Work to be completed. Check every line below for the word "down" and give only the number of lines where it appears.

Supplied material.
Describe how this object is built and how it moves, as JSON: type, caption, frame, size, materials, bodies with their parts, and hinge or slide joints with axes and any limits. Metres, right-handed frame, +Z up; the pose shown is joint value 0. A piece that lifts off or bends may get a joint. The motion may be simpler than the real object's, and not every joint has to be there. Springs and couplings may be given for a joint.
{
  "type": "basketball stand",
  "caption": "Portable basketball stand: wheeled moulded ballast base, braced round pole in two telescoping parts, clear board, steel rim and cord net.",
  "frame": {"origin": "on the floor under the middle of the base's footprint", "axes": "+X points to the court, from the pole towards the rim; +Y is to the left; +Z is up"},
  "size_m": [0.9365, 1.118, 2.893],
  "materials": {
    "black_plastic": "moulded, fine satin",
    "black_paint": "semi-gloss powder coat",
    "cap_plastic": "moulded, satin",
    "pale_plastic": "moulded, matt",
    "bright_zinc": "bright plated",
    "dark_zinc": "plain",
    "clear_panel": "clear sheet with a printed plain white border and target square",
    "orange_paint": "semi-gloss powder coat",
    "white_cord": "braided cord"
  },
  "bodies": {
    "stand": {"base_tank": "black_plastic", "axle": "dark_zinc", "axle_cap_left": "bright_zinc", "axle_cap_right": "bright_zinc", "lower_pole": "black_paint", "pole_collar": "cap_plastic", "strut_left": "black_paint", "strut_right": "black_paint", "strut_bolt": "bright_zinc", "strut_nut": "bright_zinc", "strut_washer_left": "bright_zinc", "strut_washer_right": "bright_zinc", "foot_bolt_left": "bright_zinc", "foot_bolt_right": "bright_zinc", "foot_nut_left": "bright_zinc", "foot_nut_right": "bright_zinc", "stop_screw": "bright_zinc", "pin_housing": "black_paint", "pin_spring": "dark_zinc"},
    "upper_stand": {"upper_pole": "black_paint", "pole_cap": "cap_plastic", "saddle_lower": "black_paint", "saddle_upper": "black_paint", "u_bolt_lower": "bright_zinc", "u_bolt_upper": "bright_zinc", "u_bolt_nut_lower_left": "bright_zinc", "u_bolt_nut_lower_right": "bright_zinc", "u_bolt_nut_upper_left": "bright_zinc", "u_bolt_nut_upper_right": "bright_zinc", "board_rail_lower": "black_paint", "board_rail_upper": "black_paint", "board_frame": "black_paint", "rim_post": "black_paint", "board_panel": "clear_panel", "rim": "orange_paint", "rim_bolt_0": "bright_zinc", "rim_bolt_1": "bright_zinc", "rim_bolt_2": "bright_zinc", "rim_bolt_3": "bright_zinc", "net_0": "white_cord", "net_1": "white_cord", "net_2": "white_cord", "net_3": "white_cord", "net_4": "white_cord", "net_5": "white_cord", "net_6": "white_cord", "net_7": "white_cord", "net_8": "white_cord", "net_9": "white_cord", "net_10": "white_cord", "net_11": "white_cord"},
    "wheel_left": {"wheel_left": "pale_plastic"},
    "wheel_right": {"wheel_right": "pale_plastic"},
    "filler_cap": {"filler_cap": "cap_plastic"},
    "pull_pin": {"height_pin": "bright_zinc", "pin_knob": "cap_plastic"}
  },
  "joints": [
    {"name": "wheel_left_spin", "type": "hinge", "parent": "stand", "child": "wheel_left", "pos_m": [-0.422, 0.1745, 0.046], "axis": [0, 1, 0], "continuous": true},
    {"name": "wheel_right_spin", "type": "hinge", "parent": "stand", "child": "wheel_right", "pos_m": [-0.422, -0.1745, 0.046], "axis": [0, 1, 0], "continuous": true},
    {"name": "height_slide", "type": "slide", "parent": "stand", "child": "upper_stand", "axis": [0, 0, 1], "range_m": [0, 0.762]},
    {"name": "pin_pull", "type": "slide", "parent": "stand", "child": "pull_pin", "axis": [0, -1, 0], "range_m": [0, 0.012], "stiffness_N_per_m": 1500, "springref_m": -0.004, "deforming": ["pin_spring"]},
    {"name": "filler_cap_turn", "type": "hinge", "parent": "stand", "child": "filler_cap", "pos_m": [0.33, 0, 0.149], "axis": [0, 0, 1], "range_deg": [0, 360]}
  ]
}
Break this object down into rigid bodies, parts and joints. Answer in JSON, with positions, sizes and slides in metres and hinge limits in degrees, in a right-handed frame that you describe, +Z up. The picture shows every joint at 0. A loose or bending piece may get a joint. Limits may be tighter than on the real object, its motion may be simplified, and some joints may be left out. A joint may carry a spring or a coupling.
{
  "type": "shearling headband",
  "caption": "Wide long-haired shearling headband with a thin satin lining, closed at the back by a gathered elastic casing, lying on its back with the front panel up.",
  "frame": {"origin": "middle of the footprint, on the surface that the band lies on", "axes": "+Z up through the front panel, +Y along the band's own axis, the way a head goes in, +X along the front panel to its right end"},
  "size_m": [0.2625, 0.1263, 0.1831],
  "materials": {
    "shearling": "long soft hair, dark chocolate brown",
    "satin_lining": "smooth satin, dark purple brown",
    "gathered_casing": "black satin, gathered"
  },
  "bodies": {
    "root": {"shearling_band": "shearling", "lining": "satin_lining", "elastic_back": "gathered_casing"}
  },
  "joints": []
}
--
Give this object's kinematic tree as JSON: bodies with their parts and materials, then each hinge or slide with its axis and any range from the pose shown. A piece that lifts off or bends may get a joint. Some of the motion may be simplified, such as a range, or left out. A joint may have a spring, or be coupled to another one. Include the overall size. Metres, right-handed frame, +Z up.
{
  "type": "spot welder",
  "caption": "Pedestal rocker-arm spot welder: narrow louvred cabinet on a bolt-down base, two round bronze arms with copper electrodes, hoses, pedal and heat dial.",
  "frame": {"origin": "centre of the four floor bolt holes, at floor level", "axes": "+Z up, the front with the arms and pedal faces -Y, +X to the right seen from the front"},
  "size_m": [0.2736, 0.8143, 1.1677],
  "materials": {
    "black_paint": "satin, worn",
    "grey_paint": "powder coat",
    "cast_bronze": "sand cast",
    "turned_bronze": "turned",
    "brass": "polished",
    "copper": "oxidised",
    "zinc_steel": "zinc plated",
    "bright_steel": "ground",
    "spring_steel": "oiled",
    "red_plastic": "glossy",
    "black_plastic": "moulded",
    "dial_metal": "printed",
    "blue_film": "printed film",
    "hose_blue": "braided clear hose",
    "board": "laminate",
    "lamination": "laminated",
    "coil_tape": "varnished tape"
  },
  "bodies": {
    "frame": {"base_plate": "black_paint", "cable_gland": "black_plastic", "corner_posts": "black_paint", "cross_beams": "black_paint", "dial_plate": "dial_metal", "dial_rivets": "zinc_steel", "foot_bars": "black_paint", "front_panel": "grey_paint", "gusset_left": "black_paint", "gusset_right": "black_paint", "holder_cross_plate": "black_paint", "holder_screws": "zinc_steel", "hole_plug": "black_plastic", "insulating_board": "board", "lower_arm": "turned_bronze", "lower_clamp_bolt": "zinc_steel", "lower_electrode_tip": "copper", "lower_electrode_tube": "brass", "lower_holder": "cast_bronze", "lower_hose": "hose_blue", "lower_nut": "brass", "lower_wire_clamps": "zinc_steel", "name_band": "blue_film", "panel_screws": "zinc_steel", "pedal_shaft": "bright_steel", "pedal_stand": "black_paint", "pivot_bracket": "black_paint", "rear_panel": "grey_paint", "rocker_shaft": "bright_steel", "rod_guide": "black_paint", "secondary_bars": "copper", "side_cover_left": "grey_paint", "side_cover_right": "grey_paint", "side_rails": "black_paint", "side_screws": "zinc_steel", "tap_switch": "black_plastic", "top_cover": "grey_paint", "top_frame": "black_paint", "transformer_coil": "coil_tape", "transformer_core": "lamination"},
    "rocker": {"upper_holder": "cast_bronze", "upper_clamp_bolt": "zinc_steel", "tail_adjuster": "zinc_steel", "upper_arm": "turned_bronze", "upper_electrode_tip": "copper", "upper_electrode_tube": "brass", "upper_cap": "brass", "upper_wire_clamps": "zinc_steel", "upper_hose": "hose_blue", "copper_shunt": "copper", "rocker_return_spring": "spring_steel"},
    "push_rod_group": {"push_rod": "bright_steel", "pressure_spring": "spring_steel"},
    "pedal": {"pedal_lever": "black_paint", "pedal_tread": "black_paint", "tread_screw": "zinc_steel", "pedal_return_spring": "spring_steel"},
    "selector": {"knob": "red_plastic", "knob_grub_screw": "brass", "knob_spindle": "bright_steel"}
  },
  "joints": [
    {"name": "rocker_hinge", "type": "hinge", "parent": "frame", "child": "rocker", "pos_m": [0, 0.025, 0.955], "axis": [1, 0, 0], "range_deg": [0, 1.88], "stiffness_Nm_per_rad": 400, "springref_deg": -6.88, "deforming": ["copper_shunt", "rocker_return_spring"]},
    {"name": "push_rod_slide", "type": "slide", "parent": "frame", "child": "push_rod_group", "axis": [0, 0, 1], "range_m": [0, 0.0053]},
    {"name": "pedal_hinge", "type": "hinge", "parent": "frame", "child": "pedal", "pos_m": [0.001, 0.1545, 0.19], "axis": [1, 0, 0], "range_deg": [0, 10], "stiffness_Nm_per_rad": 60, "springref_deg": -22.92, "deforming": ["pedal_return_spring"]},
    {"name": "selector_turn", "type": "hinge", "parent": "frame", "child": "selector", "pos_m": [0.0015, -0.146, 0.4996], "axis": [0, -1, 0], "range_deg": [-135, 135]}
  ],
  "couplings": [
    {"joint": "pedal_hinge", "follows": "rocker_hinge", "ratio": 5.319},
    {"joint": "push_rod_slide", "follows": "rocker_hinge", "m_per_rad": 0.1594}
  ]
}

Output for this task. 2